▸ GIVEN INFORMATION

# # # # #

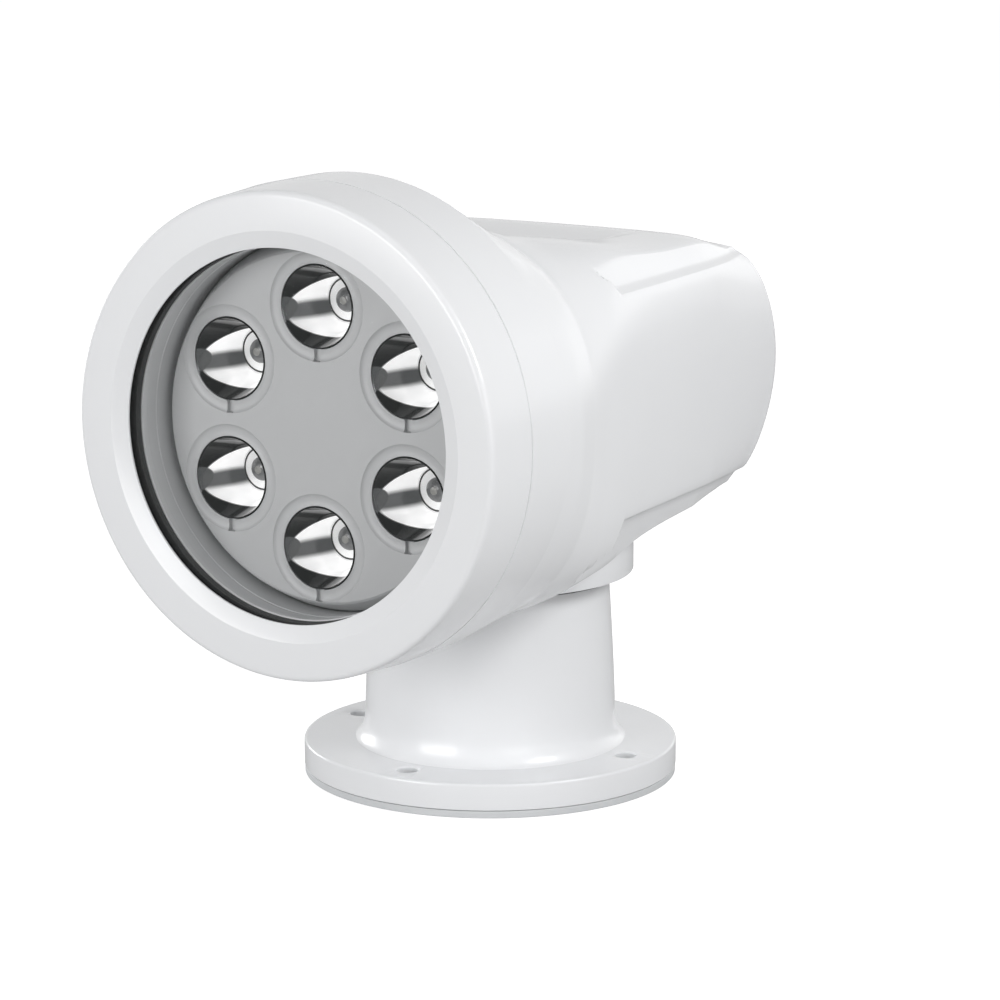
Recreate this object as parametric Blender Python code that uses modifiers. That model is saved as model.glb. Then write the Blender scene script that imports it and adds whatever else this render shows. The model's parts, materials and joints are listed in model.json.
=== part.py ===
"""A remote-steered marine searchlight: a bolted pedestal, a head that pans on it without end,
and six LED cups on a tray that tilts behind a fixed glass. Metres, +Z up, the lamp faces -Y.
The origin is on the pan axis, in the plane of the deck that the base gasket rests on."""

import math

import bmesh
import bpy
from mathutils import Vector

MM = 0.001
GAP = 0.3 * MM  # running and seating clearance between two pieces that touch

# pedestal
COLUMN_TOP_RADIUS = 50.7 * MM
COLUMN_FLARE = 2.9 * MM
FLANGE_BRIM = 26.4 * MM
FLANGE_THICKNESS = 11.3 * MM
GASKET_THICKNESS = 3.0 * MM
BOLT_INSET = 13.25 * MM
BOLT_HOLE_RADIUS = 4.5 * MM
BOLT_COUNT = 4
COLUMN_FOOT_Z = 31.0 * MM
FOOT_FILLET = 3.6 * MM
COLUMN_WALL = 4.2 * MM
DECK_TOP_Z = 91.0 * MM
DECK_THICKNESS = 6.0 * MM
COVER_INSET = 7.9 * MM
COVER_THICKNESS = 3.7 * MM
COVER_UNDER_Z = 15.7 * MM
COVER_LEDGE_WIDTH = 9.5 * MM
COVER_SCREW_RADIUS = 2.0 * MM
GLAND_CLEARANCE = 0.5 * MM
GLAND_HEX_RADIUS = 12.0 * MM
GLAND_HEX_HEIGHT = 5.0 * MM
GLAND_CAP_HEIGHT = 8.0 * MM
GLAND_THREAD_LENGTH = 11.0 * MM
GLAND_NUT_HEIGHT = 4.0 * MM
COLUMN_FOOT_RADIUS = COLUMN_TOP_RADIUS + COLUMN_FLARE
FLANGE_RADIUS = COLUMN_FOOT_RADIUS + FLANGE_BRIM
BOLT_CIRCLE_RADIUS = FLANGE_RADIUS - BOLT_INSET
COVER_RADIUS = COLUMN_FOOT_RADIUS - COVER_INSET
GLAND_OFFSET = COVER_RADIUS + GAP - COVER_LEDGE_WIDTH - GLAND_HEX_RADIUS - GLAND_CLEARANCE
GLAND_THREAD_RADIUS = 0.64 * GLAND_HEX_RADIUS
GLAND_BORE_RADIUS = GLAND_HEX_RADIUS / 3

# pan bearing, gears and slip ring
BEARING_SHARE = 0.4636  # of the column's top radius, which the bearing's seat fills
BEARING_OUTER_RADIUS = BEARING_SHARE * COLUMN_TOP_RADIUS
BEARING_BORE_RADIUS = 0.532 * BEARING_OUTER_RADIUS
BEARING_WIDTH = 11.4 * MM
RACE_WALL = 0.336 * (BEARING_OUTER_RADIUS - BEARING_BORE_RADIUS)
BALL_RADIUS = 0.136 * (BEARING_OUTER_RADIUS - BEARING_BORE_RADIUS)
BOSS_WALL = 4.2 * MM
BOSS_DEPTH = 24.7 * MM
SPINDLE_BORE_RADIUS = 0.64 * BEARING_BORE_RADIUS
SPINDLE_LENGTH = 23.0 * MM
NUT_HEIGHT = 8.0 * MM
RING_GEAR_TEETH = 40
PAN_PINION_TEETH = 12
RING_GEAR_HEIGHT = 5.0 * MM
PINION_SHAFT_RADIUS = 2.5 * MM
PAN_MOTOR_HEIGHT = 26.0 * MM
TURNTABLE_THICKNESS = 4.0 * MM
TURNTABLE_CLEARANCE = 0.7 * MM
TURNTABLE_SCREW_RADIUS = 2.0 * MM
SLIP_RING_WALL = 8.0 * MM
SLIP_RING_LENGTH = 28.0 * MM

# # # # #

▸ TASK REQUIREMENTS
Repeat every line of the material exactly as given.

▸ COMPLETE RESPONSE
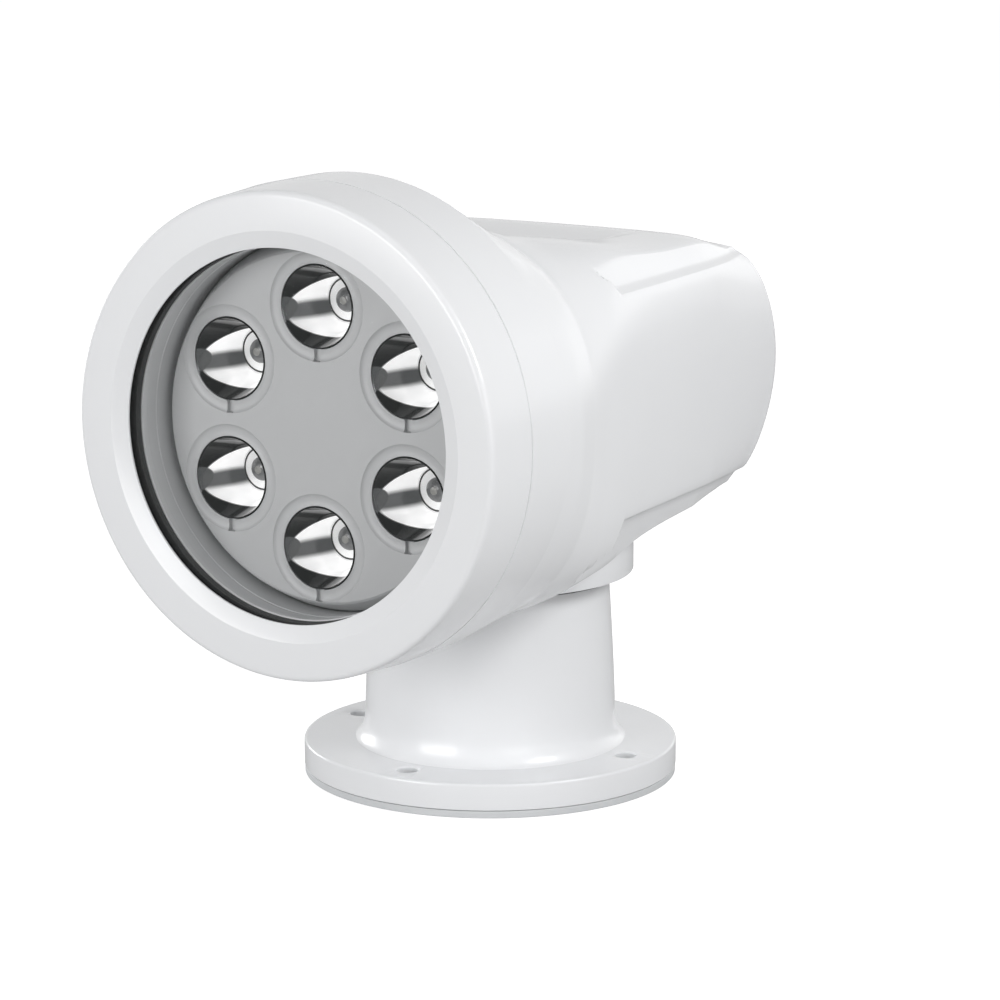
Recreate this object as parametric Blender Python code that uses modifiers. That model is saved as model.glb. Then write the Blender scene script that imports it and adds whatever else this render shows. The model's parts, materials and joints are listed in model.json.
=== part.py ===
"""A remote-steered marine searchlight: a bolted pedestal, a head that pans on it without end,
and six LED cups on a tray that tilts behind a fixed glass. Metres, +Z up, the lamp faces -Y.
The origin is on the pan axis, in the plane of the deck that the base gasket rests on."""

import math

import bmesh
import bpy
from mathutils import Vector

MM = 0.001
GAP = 0.3 * MM  # running and seating clearance between two pieces that touch

# pedestal
COLUMN_TOP_RADIUS = 50.7 * MM
COLUMN_FLARE = 2.9 * MM
FLANGE_BRIM = 26.4 * MM
FLANGE_THICKNESS = 11.3 * MM
GASKET_THICKNESS = 3.0 * MM
BOLT_INSET = 13.25 * MM
BOLT_HOLE_RADIUS = 4.5 * MM
BOLT_COUNT = 4
COLUMN_FOOT_Z = 31.0 * MM
FOOT_FILLET = 3.6 * MM
COLUMN_WALL = 4.2 * MM
DECK_TOP_Z = 91.0 * MM
DECK_THICKNESS = 6.0 * MM
COVER_INSET = 7.9 * MM
COVER_THICKNESS = 3.7 * MM
COVER_UNDER_Z = 15.7 * MM
COVER_LEDGE_WIDTH = 9.5 * MM
COVER_SCREW_RADIUS = 2.0 * MM
GLAND_CLEARANCE = 0.5 * MM
GLAND_HEX_RADIUS = 12.0 * MM
GLAND_HEX_HEIGHT = 5.0 * MM
GLAND_CAP_HEIGHT = 8.0 * MM
GLAND_THREAD_LENGTH = 11.0 * MM
GLAND_NUT_HEIGHT = 4.0 * MM
COLUMN_FOOT_RADIUS = COLUMN_TOP_RADIUS + COLUMN_FLARE
FLANGE_RADIUS = COLUMN_FOOT_RADIUS + FLANGE_BRIM
BOLT_CIRCLE_RADIUS = FLANGE_RADIUS - BOLT_INSET
COVER_RADIUS = COLUMN_FOOT_RADIUS - COVER_INSET
GLAND_OFFSET = COVER_RADIUS + GAP - COVER_LEDGE_WIDTH - GLAND_HEX_RADIUS - GLAND_CLEARANCE
GLAND_THREAD_RADIUS = 0.64 * GLAND_HEX_RADIUS
GLAND_BORE_RADIUS = GLAND_HEX_RADIUS / 3

# pan bearing, gears and slip ring
BEARING_SHARE = 0.4636  # of the column's top radius, which the bearing's seat fills
BEARING_OUTER_RADIUS = BEARING_SHARE * COLUMN_TOP_RADIUS
BEARING_BORE_RADIUS = 0.532 * BEARING_OUTER_RADIUS
BEARING_WIDTH = 11.4 * MM
RACE_WALL = 0.336 * (BEARING_OUTER_RADIUS - BEARING_BORE_RADIUS)
BALL_RADIUS = 0.136 * (BEARING_OUTER_RADIUS - BEARING_BORE_RADIUS)
BOSS_WALL = 4.2 * MM
BOSS_DEPTH = 24.7 * MM
SPINDLE_BORE_RADIUS = 0.64 * BEARING_BORE_RADIUS
SPINDLE_LENGTH = 23.0 * MM
NUT_HEIGHT = 8.0 * MM
RING_GEAR_TEETH = 40
PAN_PINION_TEETH = 12
RING_GEAR_HEIGHT = 5.0 * MM
PINION_SHAFT_RADIUS = 2.5 * MM
PAN_MOTOR_HEIGHT = 26.0 * MM
TURNTABLE_THICKNESS = 4.0 * MM
TURNTABLE_CLEARANCE = 0.7 * MM
TURNTABLE_SCREW_RADIUS = 2.0 * MM
SLIP_RING_WALL = 8.0 * MM
SLIP_RING_LENGTH = 28.0 * MM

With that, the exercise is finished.